Objective:
Your answer should be only a number: how many lines include the word "mathutils".

Data entries:

┌────────

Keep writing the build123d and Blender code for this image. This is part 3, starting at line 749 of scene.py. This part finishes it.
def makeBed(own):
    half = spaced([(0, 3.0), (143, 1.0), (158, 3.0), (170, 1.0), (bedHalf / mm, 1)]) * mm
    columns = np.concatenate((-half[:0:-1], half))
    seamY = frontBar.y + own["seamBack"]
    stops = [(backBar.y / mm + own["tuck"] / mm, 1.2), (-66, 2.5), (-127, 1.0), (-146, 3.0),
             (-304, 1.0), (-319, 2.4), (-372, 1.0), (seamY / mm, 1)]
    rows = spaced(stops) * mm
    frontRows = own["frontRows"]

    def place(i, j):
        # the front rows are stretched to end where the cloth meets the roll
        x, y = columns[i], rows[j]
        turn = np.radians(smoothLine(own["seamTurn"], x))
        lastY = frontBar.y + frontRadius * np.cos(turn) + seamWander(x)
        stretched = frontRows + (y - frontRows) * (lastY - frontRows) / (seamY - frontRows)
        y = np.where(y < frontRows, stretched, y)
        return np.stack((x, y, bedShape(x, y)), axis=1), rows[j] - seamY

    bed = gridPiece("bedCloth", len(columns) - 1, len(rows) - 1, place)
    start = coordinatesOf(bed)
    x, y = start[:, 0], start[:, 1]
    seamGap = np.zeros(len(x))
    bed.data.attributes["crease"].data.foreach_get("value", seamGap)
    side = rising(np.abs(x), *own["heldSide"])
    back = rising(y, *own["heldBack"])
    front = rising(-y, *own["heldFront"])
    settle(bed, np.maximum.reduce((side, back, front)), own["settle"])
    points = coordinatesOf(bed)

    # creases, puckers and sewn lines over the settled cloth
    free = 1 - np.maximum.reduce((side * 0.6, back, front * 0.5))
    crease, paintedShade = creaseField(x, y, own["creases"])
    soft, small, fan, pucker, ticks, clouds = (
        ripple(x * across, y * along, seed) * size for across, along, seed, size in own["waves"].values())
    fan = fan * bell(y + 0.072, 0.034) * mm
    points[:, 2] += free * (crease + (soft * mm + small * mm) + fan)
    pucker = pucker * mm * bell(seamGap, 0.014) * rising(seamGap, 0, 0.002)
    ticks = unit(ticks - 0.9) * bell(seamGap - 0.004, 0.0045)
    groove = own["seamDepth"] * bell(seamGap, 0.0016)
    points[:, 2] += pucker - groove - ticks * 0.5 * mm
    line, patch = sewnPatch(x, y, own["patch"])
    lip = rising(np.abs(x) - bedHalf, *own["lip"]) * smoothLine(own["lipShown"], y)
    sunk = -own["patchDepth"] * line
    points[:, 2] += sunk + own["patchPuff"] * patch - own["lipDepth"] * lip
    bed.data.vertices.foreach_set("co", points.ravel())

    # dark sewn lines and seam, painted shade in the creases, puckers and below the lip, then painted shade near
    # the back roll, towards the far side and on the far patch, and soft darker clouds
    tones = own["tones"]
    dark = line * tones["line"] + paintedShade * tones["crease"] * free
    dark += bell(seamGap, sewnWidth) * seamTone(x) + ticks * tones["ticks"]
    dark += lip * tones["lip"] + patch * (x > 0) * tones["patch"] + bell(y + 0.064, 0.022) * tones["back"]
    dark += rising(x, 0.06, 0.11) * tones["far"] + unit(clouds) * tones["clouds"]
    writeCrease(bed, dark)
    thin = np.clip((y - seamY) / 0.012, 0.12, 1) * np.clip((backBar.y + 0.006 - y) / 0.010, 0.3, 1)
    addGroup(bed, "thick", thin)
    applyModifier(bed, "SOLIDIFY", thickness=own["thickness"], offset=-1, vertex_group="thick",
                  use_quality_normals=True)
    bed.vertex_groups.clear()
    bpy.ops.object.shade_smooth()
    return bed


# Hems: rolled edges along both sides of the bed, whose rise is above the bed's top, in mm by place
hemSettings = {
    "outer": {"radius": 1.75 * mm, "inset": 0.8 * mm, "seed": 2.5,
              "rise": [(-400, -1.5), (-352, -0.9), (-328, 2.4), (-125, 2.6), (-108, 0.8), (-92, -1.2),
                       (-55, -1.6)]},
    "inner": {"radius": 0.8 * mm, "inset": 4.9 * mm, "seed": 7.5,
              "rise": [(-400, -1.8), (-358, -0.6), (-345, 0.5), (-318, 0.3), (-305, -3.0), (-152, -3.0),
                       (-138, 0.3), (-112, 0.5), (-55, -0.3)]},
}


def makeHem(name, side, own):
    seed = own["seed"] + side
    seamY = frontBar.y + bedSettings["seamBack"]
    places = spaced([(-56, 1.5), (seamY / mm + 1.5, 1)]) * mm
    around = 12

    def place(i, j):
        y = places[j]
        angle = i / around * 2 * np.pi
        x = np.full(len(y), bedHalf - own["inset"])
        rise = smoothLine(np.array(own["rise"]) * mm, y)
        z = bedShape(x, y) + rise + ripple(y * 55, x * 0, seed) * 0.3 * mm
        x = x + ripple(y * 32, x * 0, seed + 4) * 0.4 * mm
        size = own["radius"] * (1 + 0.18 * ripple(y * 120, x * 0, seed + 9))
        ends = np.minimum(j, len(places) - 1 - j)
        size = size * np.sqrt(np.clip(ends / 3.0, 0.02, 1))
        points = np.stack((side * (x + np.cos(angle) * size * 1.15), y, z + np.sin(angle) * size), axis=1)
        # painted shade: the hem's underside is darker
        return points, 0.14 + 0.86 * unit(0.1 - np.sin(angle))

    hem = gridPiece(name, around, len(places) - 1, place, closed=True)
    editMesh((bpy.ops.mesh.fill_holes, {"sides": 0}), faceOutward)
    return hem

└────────
┌────────

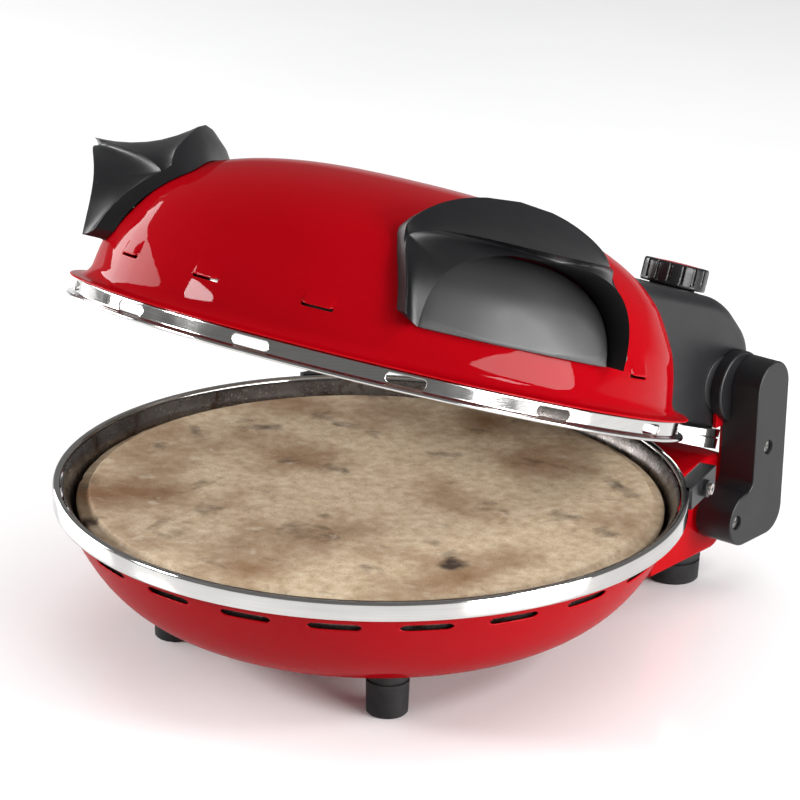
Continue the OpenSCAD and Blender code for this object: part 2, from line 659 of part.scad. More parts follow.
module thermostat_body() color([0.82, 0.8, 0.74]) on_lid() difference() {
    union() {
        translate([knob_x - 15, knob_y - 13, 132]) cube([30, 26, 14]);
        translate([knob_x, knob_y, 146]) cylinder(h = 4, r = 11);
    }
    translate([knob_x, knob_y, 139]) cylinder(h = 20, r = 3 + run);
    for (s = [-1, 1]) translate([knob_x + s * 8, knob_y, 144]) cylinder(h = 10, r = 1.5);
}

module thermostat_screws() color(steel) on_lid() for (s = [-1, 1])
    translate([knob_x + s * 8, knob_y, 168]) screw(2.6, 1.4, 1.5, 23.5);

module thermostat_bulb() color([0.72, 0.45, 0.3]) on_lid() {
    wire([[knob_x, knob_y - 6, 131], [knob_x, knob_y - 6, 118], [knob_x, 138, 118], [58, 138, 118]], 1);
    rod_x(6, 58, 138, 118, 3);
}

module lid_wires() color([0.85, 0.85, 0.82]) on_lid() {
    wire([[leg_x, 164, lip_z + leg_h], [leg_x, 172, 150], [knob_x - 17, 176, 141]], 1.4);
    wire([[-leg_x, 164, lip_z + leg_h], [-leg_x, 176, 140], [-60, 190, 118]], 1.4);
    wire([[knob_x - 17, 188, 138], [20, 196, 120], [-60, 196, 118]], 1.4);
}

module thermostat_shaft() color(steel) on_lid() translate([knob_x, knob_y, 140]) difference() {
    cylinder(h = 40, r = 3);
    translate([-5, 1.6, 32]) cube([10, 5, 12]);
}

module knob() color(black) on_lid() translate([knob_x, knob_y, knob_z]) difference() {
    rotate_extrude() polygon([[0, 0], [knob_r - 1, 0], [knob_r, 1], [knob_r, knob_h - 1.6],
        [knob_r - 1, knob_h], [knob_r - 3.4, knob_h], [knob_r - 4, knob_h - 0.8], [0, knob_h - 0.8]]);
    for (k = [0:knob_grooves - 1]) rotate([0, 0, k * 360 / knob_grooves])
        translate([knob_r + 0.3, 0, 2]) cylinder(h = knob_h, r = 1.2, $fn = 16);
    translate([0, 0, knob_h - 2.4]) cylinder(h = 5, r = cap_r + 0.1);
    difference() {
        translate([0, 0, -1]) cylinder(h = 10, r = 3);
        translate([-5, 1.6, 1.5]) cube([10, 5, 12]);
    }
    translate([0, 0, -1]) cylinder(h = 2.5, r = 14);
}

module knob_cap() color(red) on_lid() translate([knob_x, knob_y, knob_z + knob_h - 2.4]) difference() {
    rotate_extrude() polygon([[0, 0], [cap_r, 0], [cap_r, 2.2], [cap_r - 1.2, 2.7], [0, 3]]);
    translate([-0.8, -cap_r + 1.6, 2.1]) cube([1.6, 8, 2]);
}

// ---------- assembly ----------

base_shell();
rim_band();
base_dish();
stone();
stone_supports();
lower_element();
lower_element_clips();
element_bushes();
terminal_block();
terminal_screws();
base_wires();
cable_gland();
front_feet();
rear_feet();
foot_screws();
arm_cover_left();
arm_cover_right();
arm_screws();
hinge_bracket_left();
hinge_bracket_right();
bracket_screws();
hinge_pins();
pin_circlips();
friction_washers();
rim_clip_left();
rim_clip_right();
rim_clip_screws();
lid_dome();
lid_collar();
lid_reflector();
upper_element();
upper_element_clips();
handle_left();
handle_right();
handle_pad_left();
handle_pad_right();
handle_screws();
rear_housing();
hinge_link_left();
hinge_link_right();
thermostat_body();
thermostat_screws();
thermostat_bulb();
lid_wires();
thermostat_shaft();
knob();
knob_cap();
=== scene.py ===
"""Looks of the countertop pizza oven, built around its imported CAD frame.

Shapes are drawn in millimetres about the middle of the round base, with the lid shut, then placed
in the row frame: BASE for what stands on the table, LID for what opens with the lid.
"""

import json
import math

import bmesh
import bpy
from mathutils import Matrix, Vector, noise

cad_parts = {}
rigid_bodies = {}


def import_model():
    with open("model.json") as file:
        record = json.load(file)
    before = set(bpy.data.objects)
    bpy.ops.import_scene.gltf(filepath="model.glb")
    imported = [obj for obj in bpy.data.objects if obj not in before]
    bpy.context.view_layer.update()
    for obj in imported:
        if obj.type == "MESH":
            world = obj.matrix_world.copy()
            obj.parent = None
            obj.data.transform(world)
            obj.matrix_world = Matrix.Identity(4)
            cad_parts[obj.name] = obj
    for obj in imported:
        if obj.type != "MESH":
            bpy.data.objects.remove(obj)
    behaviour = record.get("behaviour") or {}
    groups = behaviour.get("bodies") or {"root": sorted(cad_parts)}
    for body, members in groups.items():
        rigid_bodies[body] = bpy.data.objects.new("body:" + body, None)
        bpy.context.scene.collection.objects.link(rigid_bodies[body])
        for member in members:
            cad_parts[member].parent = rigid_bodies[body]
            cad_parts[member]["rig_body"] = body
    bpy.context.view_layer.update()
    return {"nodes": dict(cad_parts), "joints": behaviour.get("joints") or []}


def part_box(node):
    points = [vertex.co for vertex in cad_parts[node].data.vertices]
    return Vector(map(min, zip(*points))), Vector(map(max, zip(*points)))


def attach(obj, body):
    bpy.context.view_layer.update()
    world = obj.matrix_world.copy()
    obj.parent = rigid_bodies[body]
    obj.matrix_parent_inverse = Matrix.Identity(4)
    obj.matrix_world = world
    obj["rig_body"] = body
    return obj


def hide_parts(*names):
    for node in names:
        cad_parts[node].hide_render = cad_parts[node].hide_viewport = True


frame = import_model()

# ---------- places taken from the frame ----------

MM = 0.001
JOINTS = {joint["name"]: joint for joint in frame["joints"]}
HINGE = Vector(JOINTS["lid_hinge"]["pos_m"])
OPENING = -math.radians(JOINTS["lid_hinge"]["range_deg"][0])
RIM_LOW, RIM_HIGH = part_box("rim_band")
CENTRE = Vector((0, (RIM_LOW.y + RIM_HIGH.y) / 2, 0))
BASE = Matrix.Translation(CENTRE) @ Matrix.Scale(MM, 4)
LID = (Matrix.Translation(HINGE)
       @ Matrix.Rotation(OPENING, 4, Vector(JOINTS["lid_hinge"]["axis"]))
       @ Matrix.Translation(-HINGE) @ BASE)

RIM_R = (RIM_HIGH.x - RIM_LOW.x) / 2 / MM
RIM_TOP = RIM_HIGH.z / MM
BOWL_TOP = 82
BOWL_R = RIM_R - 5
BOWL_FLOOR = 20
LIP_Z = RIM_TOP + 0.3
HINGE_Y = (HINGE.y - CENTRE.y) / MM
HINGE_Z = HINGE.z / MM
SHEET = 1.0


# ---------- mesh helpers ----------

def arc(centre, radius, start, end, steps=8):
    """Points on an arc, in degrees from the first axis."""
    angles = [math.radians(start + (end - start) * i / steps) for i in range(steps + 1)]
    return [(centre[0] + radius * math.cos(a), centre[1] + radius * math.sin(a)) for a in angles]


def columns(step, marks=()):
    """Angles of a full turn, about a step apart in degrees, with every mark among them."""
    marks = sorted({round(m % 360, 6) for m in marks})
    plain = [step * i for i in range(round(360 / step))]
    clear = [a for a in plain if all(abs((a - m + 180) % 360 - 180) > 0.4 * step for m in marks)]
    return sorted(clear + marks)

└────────
┌────────

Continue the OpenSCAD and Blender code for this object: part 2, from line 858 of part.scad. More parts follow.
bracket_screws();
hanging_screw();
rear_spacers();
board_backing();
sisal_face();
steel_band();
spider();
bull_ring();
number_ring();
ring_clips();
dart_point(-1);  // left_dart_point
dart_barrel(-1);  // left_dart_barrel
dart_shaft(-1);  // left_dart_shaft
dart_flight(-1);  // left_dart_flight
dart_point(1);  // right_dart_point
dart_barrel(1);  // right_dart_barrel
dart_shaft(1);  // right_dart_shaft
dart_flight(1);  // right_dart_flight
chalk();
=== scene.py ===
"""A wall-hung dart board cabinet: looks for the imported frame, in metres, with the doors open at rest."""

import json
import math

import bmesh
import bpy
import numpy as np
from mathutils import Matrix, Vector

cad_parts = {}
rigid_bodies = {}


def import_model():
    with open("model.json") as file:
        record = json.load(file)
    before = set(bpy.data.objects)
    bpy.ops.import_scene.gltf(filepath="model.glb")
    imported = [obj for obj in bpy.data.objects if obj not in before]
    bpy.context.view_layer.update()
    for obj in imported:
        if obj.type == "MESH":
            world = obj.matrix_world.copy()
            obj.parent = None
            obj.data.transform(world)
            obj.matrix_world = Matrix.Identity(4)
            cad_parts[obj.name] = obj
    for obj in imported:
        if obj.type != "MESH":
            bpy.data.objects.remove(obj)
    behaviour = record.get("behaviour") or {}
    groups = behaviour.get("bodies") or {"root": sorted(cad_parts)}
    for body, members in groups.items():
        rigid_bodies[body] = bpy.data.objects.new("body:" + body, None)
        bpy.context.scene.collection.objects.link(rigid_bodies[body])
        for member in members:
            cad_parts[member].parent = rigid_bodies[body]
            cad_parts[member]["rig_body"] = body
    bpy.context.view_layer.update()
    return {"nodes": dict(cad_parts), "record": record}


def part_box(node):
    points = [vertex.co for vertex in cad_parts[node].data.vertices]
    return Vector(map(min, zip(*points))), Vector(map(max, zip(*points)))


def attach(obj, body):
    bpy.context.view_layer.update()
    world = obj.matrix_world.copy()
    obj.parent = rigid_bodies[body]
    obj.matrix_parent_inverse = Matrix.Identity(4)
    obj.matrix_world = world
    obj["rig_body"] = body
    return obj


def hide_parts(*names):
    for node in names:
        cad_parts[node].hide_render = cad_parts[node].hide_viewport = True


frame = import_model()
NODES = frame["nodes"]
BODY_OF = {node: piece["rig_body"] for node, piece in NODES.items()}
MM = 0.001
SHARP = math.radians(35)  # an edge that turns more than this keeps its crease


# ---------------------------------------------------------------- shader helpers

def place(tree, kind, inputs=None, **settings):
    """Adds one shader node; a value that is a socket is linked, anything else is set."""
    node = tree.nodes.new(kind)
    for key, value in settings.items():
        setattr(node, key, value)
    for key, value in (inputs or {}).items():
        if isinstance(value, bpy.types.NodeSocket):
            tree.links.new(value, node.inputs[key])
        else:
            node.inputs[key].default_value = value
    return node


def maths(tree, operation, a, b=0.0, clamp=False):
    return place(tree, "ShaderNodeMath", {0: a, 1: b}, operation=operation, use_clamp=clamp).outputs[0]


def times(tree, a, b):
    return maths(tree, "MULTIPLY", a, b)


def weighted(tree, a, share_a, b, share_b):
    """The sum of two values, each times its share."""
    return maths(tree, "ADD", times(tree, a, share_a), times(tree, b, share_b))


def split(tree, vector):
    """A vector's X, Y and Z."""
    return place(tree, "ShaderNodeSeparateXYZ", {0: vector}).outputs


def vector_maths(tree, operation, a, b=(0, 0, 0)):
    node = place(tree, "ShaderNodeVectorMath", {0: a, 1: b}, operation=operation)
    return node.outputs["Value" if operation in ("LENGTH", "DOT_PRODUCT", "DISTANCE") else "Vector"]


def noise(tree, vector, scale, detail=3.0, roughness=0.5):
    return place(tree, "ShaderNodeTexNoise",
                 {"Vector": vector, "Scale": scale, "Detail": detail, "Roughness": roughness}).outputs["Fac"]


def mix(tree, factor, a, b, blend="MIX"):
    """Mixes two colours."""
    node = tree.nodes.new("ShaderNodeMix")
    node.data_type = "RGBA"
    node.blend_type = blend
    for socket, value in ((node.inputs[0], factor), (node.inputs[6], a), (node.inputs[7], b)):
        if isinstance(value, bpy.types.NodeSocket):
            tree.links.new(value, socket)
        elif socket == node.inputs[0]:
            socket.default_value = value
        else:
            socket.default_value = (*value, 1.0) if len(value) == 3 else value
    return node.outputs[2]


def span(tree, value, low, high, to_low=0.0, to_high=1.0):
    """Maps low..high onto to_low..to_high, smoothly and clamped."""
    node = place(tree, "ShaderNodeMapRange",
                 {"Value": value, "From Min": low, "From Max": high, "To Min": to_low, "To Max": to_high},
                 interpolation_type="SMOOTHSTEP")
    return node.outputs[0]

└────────

Complete output:
2